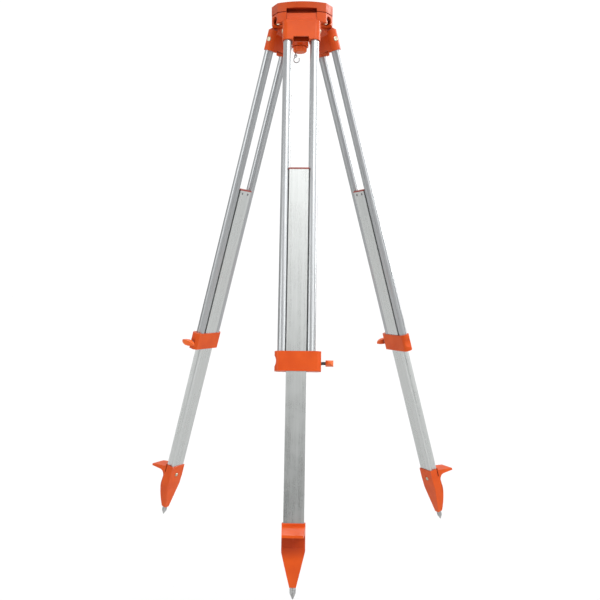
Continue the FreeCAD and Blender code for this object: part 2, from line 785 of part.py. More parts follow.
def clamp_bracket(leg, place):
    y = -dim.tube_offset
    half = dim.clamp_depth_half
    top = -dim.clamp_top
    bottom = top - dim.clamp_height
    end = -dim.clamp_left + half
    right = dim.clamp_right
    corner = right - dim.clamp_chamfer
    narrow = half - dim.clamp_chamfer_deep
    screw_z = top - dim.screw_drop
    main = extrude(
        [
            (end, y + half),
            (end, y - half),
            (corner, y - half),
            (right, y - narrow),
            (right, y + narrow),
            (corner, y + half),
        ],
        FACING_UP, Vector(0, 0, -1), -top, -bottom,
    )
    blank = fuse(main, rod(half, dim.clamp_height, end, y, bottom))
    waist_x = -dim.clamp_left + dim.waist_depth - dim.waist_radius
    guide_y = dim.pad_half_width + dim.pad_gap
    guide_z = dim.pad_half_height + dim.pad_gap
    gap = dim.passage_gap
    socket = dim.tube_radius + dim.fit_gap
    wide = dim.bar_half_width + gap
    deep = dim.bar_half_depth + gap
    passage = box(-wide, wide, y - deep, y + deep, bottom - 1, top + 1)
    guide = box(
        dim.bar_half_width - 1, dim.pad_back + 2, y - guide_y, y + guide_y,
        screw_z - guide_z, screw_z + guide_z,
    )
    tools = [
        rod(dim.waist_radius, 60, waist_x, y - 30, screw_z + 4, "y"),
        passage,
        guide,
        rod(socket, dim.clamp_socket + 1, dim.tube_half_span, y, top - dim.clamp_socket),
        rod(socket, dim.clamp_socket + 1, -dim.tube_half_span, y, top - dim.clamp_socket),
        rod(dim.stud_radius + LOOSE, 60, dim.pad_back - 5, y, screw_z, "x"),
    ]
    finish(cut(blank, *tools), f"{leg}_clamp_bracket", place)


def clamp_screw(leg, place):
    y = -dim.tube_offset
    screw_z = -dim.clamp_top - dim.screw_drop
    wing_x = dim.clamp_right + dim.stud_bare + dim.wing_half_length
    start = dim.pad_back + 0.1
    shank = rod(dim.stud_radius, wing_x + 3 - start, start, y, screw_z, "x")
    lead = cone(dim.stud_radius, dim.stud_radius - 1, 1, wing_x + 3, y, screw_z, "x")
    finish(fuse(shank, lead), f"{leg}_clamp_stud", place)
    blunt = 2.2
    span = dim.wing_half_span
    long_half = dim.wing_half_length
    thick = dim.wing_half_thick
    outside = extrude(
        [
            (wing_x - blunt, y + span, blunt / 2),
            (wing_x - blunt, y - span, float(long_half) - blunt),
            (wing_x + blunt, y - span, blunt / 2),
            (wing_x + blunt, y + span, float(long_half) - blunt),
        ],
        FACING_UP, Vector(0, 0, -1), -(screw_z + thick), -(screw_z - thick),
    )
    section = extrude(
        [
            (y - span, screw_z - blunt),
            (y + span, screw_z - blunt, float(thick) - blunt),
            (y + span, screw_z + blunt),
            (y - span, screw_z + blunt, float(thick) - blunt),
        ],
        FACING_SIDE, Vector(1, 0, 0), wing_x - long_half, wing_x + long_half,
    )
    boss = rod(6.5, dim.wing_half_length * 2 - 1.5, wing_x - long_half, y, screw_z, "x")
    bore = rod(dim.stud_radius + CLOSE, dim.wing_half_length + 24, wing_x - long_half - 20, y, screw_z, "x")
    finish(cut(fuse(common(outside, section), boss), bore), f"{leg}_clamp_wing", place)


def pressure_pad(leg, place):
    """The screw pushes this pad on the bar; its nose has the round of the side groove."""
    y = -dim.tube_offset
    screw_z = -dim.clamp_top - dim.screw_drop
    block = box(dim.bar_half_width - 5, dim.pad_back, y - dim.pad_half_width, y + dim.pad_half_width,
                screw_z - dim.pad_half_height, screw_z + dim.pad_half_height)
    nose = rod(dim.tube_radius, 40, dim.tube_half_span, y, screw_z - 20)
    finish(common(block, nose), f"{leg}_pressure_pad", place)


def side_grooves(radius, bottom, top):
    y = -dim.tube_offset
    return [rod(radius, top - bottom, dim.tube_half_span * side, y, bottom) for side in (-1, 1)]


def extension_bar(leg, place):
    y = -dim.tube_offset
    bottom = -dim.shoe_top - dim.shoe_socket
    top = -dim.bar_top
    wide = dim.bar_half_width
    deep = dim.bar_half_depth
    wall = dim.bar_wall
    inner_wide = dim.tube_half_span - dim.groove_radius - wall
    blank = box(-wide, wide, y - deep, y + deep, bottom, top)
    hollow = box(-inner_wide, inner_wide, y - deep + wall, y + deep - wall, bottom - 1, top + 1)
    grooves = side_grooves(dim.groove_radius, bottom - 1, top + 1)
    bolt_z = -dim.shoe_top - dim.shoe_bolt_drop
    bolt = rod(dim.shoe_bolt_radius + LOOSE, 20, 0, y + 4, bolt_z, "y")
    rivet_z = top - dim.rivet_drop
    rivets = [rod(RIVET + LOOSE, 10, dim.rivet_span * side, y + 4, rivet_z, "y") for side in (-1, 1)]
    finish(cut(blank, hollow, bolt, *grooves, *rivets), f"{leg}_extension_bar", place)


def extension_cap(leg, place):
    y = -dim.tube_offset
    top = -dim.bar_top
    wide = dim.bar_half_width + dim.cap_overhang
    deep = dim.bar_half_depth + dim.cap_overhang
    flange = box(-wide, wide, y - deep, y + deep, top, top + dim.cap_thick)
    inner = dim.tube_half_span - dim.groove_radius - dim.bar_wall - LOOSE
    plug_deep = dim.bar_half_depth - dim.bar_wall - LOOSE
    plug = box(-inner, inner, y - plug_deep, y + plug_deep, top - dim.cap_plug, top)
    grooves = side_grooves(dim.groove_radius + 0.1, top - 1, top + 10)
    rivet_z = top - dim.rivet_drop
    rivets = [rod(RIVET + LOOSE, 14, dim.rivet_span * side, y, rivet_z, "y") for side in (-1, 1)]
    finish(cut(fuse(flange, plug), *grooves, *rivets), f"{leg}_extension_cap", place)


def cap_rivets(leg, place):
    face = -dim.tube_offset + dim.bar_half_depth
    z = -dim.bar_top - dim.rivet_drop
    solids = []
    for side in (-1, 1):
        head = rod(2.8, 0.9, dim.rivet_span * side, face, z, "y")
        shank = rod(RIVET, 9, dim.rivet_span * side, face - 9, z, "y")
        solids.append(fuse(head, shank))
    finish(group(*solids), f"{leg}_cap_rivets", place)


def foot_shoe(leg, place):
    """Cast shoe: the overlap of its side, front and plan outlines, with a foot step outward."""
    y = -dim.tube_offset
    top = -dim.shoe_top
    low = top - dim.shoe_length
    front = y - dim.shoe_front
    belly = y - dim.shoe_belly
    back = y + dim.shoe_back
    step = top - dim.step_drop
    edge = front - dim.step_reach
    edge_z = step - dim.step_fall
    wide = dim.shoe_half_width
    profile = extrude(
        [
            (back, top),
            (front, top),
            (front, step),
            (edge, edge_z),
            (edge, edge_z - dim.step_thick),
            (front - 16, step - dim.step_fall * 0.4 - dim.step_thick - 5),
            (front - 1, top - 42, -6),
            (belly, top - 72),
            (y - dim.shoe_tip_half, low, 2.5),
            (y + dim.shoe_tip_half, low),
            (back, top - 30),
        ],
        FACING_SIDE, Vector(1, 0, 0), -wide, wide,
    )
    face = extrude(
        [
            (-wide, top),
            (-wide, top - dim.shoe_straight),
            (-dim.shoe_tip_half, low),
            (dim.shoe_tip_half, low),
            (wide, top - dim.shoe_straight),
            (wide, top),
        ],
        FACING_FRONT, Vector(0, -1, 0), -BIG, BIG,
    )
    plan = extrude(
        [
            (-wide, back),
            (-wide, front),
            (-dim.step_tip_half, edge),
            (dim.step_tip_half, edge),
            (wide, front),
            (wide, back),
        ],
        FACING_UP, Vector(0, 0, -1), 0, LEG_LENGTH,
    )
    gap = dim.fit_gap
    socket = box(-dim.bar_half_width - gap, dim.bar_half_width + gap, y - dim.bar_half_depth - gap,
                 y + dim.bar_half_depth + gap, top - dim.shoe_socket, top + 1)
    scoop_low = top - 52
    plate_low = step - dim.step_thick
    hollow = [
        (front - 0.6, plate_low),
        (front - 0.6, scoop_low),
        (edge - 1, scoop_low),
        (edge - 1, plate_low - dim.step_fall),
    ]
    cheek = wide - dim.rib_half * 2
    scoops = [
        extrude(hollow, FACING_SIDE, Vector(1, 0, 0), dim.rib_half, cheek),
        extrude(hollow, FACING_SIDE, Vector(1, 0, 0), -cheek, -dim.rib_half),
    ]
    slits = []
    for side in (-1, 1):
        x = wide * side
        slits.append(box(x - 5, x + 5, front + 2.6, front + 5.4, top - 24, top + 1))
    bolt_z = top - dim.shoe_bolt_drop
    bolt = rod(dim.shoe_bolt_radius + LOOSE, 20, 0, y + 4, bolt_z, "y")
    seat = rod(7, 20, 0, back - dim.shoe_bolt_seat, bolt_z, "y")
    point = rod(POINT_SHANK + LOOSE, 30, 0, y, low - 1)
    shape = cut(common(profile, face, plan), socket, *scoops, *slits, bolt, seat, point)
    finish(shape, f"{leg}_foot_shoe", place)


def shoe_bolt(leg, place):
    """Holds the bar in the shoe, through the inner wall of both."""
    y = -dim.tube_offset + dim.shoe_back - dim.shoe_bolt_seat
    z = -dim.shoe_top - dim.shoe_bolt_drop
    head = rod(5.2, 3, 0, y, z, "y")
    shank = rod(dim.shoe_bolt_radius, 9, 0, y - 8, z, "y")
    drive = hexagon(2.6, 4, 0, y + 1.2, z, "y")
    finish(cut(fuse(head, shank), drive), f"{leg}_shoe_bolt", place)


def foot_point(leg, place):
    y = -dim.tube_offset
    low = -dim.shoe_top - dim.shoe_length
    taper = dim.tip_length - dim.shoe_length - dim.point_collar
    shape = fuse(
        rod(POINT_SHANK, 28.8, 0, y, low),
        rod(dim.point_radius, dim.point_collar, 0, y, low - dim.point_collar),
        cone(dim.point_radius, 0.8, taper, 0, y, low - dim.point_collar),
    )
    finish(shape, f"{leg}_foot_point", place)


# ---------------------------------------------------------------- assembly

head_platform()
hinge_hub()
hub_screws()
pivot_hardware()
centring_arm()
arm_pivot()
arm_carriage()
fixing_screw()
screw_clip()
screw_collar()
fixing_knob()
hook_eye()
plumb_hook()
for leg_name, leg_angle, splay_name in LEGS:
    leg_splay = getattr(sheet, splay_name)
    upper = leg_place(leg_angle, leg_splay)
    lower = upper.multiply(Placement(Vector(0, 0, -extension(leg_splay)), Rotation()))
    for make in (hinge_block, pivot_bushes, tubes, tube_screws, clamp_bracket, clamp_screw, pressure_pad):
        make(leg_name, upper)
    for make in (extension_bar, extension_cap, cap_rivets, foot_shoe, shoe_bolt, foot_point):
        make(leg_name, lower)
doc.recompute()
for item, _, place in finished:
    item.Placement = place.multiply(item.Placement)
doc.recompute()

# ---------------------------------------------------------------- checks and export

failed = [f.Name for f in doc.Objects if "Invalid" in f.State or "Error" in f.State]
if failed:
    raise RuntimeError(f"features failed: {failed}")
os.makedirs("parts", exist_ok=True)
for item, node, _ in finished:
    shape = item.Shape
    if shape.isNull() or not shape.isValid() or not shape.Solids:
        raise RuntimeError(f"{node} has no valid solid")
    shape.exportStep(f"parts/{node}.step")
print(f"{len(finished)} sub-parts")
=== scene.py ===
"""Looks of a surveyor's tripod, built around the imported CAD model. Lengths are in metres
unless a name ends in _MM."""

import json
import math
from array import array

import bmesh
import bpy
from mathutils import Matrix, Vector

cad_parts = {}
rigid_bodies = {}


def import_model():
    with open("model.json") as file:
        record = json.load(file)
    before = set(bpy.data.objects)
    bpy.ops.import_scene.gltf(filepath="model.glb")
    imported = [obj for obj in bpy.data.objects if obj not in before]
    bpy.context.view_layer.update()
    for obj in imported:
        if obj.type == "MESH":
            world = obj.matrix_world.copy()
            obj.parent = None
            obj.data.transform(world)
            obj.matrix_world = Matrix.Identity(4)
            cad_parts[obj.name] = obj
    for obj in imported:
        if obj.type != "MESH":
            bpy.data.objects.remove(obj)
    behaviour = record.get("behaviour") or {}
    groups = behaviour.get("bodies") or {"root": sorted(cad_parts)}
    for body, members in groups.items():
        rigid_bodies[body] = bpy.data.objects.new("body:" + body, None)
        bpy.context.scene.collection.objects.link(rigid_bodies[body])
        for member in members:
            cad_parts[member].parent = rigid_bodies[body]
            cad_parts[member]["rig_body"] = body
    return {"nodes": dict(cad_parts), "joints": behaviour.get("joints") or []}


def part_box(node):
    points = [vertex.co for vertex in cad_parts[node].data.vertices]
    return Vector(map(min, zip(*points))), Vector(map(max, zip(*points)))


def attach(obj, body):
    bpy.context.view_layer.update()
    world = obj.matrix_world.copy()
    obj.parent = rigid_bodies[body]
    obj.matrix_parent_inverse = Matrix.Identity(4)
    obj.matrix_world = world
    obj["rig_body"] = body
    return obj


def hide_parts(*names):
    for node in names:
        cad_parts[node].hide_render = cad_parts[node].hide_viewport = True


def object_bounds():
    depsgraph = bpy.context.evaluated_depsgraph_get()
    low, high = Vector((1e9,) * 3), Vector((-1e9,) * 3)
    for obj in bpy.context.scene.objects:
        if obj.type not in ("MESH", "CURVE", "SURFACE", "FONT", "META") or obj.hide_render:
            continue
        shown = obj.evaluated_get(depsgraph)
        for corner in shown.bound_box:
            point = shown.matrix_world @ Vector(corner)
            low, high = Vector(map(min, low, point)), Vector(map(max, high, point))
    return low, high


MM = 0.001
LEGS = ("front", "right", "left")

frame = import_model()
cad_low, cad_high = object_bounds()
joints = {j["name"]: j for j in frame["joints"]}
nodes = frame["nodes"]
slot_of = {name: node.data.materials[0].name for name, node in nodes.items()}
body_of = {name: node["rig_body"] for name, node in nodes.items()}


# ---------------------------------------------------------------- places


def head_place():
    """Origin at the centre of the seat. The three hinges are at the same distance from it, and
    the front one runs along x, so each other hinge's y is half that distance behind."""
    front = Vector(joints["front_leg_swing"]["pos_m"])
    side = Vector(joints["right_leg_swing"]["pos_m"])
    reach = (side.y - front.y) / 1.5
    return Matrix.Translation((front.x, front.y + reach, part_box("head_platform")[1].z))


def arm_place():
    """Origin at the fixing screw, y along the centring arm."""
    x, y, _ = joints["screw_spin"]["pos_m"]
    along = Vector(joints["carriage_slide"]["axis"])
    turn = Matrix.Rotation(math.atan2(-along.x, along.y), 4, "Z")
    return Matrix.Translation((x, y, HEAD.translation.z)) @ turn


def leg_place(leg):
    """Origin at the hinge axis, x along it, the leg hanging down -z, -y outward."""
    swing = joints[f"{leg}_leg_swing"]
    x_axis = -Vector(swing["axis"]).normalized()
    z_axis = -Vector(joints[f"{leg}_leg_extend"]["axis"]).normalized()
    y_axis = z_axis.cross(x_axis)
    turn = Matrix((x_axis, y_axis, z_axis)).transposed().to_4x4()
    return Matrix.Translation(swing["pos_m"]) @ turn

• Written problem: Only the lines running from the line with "depsgraph = bpy.context.evaluated_depsgraph_get()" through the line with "point = shown.matrix_world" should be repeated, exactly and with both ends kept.

• Correct result:
    depsgraph = bpy.context.evaluated_depsgraph_get()
    low, high = Vector((1e9,) * 3), Vector((-1e9,) * 3)
    for obj in bpy.context.scene.objects:
        if obj.type not in ("MESH", "CURVE", "SURFACE", "FONT", "META") or obj.hide_render:
            continue
        shown = obj.evaluated_get(depsgraph)
        for corner in shown.bound_box:
            point = shown.matrix_world @ Vector(corner)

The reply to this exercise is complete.